[START Source records]

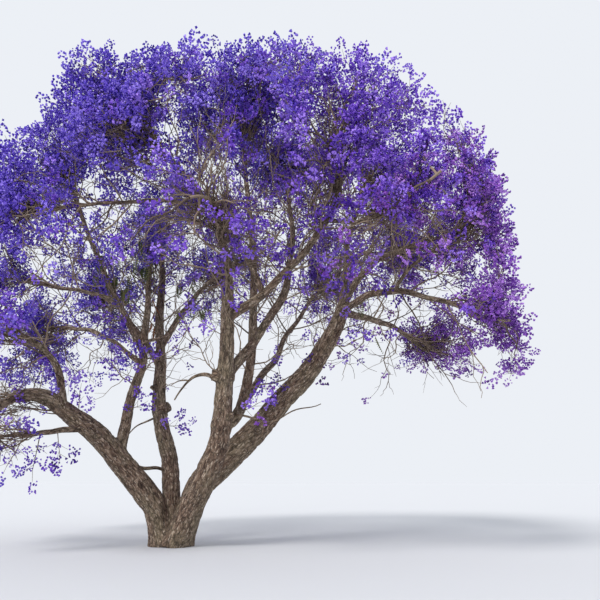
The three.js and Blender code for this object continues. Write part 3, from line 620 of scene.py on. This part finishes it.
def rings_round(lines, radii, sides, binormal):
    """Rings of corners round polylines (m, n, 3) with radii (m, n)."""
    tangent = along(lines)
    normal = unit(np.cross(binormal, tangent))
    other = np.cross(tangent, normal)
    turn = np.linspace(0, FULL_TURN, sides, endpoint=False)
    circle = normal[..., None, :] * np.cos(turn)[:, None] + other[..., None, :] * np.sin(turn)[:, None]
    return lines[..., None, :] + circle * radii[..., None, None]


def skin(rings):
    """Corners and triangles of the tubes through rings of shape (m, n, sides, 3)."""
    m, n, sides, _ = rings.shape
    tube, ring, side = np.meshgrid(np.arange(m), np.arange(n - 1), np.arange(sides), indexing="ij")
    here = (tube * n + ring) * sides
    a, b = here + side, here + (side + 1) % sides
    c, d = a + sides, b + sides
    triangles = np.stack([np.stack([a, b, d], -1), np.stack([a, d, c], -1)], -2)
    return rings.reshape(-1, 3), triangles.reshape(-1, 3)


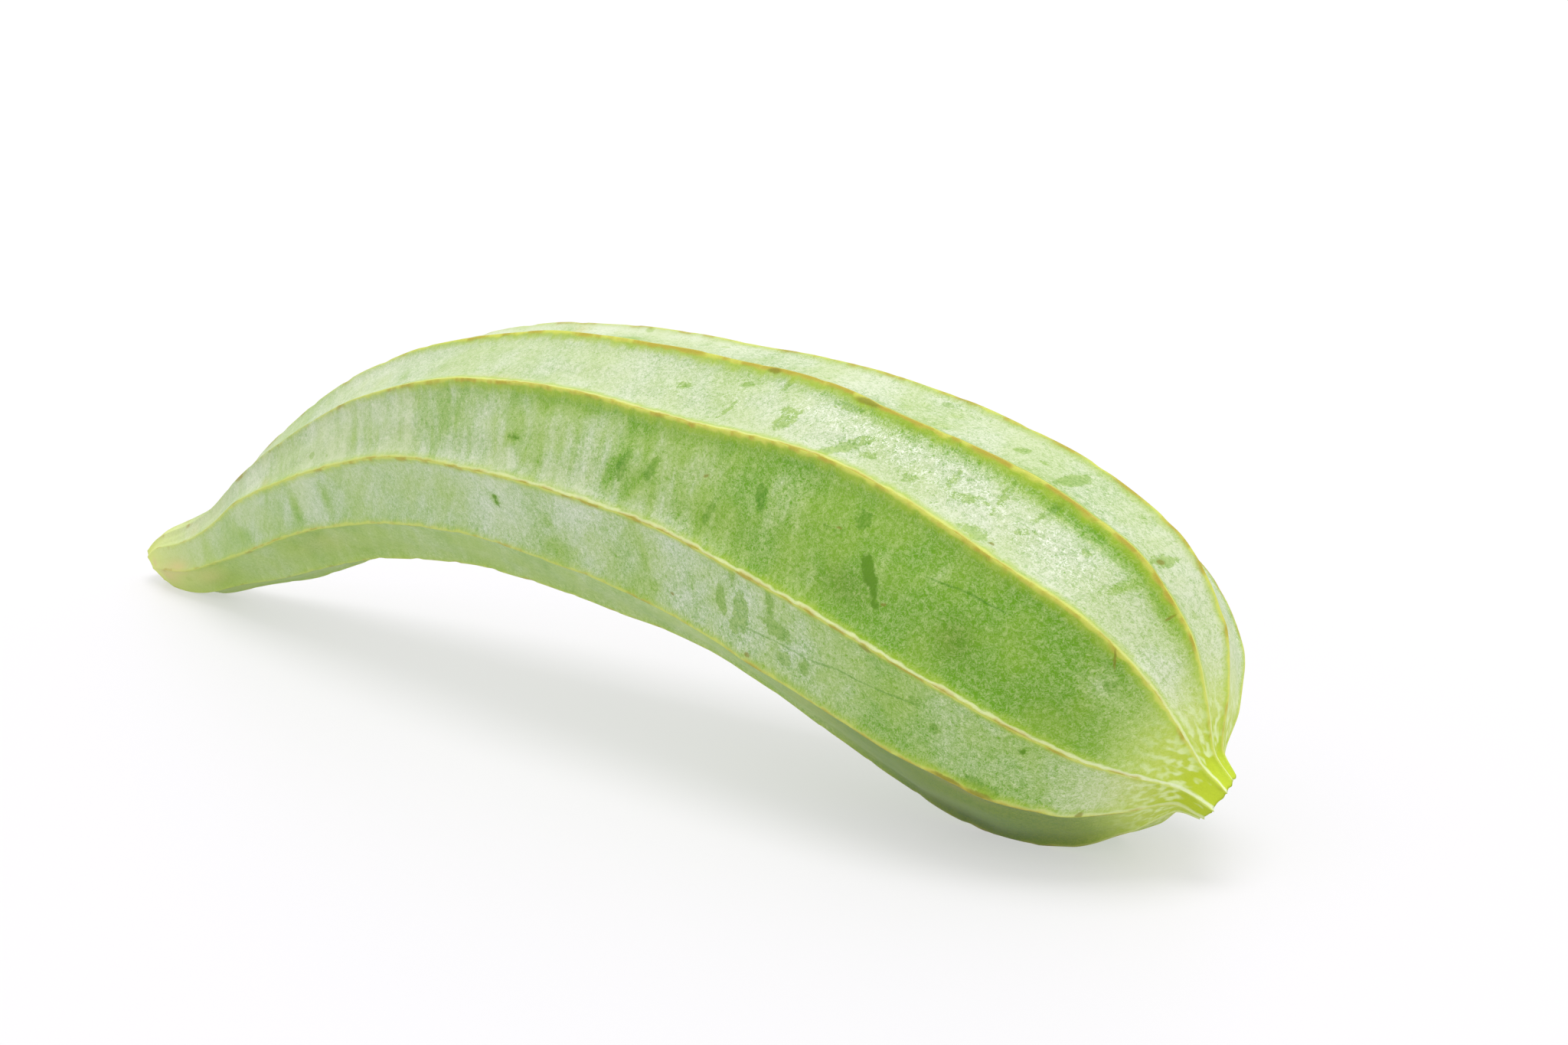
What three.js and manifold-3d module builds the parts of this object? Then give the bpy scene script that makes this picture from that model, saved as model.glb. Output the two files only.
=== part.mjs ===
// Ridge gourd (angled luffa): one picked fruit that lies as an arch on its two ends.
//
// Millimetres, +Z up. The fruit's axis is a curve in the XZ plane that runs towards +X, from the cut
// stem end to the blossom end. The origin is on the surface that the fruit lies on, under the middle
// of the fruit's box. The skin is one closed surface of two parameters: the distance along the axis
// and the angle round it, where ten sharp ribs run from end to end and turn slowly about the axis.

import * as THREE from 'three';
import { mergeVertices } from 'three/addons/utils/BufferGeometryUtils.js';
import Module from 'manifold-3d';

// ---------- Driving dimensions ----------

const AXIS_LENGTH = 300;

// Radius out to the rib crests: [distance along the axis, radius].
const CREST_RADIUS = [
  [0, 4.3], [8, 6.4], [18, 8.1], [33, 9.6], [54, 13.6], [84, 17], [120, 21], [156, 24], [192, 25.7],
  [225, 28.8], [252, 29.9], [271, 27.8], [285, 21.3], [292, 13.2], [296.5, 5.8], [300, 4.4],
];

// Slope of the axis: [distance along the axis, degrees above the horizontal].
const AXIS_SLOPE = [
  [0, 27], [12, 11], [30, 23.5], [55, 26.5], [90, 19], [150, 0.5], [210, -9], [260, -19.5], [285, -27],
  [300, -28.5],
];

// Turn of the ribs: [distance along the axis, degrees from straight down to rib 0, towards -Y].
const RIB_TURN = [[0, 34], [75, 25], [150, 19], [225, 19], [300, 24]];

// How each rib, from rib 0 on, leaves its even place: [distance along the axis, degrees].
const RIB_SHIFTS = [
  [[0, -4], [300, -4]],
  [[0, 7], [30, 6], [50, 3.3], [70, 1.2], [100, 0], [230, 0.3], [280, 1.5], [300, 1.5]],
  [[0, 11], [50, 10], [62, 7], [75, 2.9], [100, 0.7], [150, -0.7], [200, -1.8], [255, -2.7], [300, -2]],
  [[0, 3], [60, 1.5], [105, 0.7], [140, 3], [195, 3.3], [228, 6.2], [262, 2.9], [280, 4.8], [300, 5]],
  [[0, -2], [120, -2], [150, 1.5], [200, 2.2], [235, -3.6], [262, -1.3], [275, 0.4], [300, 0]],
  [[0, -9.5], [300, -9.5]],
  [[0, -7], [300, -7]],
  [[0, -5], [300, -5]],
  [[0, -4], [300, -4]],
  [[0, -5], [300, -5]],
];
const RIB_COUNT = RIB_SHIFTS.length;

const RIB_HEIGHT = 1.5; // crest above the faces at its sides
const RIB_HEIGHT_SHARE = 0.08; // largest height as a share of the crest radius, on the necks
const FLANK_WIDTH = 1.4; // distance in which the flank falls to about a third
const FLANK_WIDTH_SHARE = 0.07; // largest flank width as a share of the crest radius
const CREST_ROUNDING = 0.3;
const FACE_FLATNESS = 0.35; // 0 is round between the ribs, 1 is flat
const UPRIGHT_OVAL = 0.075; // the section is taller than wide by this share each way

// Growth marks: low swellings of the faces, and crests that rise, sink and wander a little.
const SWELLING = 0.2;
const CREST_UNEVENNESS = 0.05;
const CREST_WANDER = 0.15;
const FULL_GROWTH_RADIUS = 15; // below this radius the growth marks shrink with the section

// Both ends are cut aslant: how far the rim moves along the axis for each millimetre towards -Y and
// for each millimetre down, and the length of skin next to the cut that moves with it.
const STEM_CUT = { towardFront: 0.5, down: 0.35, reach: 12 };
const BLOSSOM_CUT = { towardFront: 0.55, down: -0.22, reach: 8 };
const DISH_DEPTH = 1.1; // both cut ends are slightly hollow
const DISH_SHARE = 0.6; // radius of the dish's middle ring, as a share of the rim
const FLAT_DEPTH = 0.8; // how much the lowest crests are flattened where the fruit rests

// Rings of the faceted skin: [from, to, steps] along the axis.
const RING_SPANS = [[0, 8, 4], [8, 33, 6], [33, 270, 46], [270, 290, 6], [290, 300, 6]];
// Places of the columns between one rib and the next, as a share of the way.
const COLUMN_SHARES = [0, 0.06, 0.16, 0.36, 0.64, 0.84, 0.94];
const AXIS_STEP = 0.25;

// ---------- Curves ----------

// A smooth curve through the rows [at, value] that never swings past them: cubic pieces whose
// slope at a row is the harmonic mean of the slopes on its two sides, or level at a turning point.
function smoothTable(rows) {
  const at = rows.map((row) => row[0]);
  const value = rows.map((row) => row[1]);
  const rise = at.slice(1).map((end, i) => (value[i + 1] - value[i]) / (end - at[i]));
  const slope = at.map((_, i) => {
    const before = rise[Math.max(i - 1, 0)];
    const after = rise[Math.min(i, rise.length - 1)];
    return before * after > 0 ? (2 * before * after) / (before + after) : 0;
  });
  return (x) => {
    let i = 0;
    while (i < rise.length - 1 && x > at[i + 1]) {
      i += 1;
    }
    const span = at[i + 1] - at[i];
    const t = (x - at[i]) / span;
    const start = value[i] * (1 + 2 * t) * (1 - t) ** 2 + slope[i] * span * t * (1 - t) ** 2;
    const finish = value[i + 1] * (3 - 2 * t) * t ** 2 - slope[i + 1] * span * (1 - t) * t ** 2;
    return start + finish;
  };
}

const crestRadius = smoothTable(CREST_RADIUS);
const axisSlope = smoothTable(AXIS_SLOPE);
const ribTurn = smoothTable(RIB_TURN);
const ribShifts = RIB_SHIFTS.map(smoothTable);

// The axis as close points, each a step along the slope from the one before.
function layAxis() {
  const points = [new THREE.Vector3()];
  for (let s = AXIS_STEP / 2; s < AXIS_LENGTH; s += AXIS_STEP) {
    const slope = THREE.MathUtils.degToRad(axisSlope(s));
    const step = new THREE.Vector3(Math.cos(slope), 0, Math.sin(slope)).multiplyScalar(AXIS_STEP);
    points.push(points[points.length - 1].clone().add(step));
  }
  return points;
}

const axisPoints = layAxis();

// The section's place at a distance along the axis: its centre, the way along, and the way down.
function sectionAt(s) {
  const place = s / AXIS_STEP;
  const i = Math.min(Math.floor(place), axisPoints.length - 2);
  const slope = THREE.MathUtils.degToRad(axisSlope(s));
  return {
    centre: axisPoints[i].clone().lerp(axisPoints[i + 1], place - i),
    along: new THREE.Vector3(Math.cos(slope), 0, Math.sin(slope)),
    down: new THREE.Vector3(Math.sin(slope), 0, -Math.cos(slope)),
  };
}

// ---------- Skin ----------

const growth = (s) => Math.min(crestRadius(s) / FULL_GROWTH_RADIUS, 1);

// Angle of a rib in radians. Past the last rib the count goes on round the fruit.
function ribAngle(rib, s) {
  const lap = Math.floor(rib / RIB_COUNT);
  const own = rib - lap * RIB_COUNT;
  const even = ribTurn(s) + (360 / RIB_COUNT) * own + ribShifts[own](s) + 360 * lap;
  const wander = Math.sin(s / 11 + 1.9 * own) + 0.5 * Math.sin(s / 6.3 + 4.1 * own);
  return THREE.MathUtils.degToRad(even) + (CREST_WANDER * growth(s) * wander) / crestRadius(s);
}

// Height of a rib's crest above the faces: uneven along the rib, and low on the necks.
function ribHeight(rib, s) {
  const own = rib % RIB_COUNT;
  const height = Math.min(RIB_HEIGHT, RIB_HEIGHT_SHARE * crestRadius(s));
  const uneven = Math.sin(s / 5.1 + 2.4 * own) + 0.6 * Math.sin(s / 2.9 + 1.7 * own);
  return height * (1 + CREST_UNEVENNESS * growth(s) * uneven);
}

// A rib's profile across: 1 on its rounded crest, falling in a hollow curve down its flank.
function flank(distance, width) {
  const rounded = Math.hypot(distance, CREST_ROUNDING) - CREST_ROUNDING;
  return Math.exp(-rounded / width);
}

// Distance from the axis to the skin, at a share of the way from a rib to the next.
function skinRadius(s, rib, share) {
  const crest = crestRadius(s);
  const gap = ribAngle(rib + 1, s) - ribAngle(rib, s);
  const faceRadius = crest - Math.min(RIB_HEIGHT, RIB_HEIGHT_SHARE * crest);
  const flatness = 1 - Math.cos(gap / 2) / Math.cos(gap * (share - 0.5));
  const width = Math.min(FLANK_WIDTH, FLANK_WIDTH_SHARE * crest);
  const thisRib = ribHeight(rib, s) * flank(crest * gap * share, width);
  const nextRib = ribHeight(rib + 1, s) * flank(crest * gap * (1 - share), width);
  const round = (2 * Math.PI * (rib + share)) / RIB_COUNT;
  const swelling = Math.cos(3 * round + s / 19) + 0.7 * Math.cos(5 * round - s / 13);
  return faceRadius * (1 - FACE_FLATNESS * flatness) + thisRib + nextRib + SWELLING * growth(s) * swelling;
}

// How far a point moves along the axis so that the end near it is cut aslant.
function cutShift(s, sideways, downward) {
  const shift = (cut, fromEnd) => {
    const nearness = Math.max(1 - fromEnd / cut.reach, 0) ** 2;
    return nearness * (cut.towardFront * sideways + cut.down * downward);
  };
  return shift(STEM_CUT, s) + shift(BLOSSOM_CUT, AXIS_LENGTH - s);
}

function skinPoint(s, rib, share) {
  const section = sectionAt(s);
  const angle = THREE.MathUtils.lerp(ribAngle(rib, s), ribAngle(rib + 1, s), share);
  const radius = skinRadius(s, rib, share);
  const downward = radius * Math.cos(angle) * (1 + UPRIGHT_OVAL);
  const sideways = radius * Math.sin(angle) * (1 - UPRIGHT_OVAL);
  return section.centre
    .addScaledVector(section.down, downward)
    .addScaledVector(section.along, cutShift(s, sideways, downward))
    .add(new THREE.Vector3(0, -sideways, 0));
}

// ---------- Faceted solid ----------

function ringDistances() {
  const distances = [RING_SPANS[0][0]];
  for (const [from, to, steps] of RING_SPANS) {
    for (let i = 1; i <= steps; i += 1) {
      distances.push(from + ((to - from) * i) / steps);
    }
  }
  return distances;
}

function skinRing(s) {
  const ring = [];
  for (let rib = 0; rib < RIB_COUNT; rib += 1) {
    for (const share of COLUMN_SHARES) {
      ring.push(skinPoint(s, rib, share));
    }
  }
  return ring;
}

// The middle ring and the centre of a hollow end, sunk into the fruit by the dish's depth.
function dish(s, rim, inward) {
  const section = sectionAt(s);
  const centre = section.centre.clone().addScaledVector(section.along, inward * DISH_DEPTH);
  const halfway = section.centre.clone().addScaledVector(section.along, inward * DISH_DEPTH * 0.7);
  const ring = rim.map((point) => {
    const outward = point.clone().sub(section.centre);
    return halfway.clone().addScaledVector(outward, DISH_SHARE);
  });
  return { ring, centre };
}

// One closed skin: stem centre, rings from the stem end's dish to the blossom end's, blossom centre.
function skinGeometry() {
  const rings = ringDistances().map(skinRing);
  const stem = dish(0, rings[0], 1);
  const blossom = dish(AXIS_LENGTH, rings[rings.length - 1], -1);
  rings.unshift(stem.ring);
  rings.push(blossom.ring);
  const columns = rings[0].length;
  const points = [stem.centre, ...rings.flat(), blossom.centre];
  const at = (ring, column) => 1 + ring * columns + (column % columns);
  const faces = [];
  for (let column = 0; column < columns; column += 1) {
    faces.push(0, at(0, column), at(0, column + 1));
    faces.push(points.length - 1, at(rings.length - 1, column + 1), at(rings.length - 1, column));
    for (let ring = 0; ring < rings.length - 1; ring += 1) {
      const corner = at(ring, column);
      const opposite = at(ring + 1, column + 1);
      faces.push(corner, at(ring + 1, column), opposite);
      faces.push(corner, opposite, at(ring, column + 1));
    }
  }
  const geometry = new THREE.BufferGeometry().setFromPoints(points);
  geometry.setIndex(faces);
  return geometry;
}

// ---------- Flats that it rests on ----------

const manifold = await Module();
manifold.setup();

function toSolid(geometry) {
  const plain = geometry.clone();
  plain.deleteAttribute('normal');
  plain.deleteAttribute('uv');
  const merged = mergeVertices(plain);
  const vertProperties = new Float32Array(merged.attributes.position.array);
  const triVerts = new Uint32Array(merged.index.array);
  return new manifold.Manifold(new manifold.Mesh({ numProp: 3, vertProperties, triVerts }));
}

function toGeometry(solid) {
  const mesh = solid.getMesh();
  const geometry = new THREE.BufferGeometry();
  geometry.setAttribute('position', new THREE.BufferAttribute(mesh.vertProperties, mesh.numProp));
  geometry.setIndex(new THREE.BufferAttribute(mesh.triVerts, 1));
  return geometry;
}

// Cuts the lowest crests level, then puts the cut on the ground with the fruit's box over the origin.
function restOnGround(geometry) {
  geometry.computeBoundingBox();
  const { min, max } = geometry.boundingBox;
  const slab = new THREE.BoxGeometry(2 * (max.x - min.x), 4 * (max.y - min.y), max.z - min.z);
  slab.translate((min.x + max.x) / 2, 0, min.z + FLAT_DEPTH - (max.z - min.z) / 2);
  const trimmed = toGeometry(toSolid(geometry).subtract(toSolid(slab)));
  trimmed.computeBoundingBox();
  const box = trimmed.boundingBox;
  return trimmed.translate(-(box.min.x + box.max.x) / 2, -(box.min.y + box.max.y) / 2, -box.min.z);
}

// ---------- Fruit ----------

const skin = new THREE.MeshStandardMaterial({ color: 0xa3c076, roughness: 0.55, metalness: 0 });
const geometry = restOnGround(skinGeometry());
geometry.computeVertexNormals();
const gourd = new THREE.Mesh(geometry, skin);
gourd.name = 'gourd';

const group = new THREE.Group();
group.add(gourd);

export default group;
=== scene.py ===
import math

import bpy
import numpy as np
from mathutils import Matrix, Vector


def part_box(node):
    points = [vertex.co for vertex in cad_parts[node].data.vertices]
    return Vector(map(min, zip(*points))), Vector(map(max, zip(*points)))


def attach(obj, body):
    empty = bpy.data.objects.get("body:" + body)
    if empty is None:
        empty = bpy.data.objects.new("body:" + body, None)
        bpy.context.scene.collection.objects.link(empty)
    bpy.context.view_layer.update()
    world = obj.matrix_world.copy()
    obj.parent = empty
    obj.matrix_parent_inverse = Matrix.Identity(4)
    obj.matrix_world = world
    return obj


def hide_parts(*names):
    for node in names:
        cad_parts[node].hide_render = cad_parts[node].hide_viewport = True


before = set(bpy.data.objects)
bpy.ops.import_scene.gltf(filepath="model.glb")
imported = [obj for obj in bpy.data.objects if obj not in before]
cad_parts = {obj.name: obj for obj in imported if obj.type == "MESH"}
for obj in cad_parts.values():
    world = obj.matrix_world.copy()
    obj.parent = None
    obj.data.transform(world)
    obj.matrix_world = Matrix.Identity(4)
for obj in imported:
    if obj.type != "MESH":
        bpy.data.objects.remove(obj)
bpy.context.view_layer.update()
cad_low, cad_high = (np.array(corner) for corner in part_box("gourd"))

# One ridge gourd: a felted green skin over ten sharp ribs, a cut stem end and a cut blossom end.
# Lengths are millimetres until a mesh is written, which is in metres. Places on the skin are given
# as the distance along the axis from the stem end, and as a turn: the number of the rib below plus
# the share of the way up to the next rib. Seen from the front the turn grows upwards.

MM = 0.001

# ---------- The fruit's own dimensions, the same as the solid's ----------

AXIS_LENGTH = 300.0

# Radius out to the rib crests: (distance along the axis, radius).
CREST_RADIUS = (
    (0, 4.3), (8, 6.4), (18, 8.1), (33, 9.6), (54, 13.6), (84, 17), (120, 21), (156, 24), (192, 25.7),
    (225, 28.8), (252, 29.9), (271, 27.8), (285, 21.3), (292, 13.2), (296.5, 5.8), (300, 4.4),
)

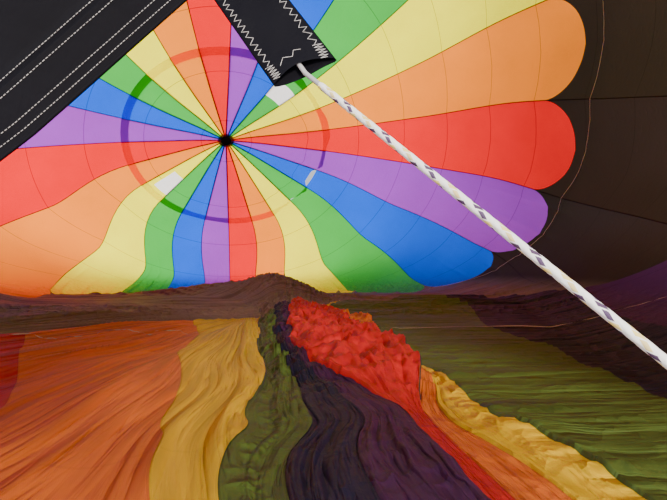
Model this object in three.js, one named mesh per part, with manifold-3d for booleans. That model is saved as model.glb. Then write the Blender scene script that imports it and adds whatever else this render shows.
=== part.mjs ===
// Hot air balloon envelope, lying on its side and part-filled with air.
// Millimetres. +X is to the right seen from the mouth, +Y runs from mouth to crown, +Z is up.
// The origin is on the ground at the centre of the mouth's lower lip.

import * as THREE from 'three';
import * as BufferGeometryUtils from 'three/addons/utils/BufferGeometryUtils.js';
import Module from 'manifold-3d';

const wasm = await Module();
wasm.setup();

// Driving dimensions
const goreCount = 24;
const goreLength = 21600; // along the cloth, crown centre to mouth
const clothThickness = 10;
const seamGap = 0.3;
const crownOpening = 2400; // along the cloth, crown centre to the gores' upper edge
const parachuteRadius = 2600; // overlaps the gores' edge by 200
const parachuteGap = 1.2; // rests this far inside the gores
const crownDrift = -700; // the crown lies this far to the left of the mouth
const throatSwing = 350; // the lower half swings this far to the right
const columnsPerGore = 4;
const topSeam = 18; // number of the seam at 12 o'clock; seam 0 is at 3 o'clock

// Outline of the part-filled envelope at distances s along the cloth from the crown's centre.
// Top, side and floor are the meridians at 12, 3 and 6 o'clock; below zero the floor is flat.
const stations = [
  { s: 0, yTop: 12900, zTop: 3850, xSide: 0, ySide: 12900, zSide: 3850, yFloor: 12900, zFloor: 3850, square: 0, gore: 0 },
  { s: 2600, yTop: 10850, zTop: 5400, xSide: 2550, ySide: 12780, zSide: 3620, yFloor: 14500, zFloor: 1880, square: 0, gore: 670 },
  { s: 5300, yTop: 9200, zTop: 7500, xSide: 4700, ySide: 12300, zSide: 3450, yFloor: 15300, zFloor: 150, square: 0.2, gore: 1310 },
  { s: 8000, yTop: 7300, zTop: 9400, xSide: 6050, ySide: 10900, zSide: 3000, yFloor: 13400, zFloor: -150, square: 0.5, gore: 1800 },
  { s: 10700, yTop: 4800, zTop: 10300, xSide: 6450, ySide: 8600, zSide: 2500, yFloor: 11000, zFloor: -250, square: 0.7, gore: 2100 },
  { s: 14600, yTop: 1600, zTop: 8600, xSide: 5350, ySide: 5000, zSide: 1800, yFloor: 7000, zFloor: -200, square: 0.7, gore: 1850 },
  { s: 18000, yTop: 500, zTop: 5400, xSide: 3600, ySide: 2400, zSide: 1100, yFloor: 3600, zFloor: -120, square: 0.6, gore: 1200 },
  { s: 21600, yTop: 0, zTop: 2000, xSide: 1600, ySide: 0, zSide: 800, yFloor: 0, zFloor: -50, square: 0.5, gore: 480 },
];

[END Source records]

## Exercise task
Look back at the entries above. Retype the line with "const skin = new", the line with "obj.data.transform(world)", and all lines in between.

## Task output
const skin = new THREE.MeshStandardMaterial({ color: 0xa3c076, roughness: 0.55, metalness: 0 });
const geometry = restOnGround(skinGeometry());
geometry.computeVertexNormals();
const gourd = new THREE.Mesh(geometry, skin);
gourd.name = 'gourd';

const group = new THREE.Group();
group.add(gourd);

export default group;
=== scene.py ===
import math

import bpy
import numpy as np
from mathutils import Matrix, Vector


def part_box(node):
    points = [vertex.co for vertex in cad_parts[node].data.vertices]
    return Vector(map(min, zip(*points))), Vector(map(max, zip(*points)))


def attach(obj, body):
    empty = bpy.data.objects.get("body:" + body)
    if empty is None:
        empty = bpy.data.objects.new("body:" + body, None)
        bpy.context.scene.collection.objects.link(empty)
    bpy.context.view_layer.update()
    world = obj.matrix_world.copy()
    obj.parent = empty
    obj.matrix_parent_inverse = Matrix.Identity(4)
    obj.matrix_world = world
    return obj


def hide_parts(*names):
    for node in names:
        cad_parts[node].hide_render = cad_parts[node].hide_viewport = True


before = set(bpy.data.objects)
bpy.ops.import_scene.gltf(filepath="model.glb")
imported = [obj for obj in bpy.data.objects if obj not in before]
cad_parts = {obj.name: obj for obj in imported if obj.type == "MESH"}
for obj in cad_parts.values():
    world = obj.matrix_world.copy()
    obj.parent = None
    obj.data.transform(world)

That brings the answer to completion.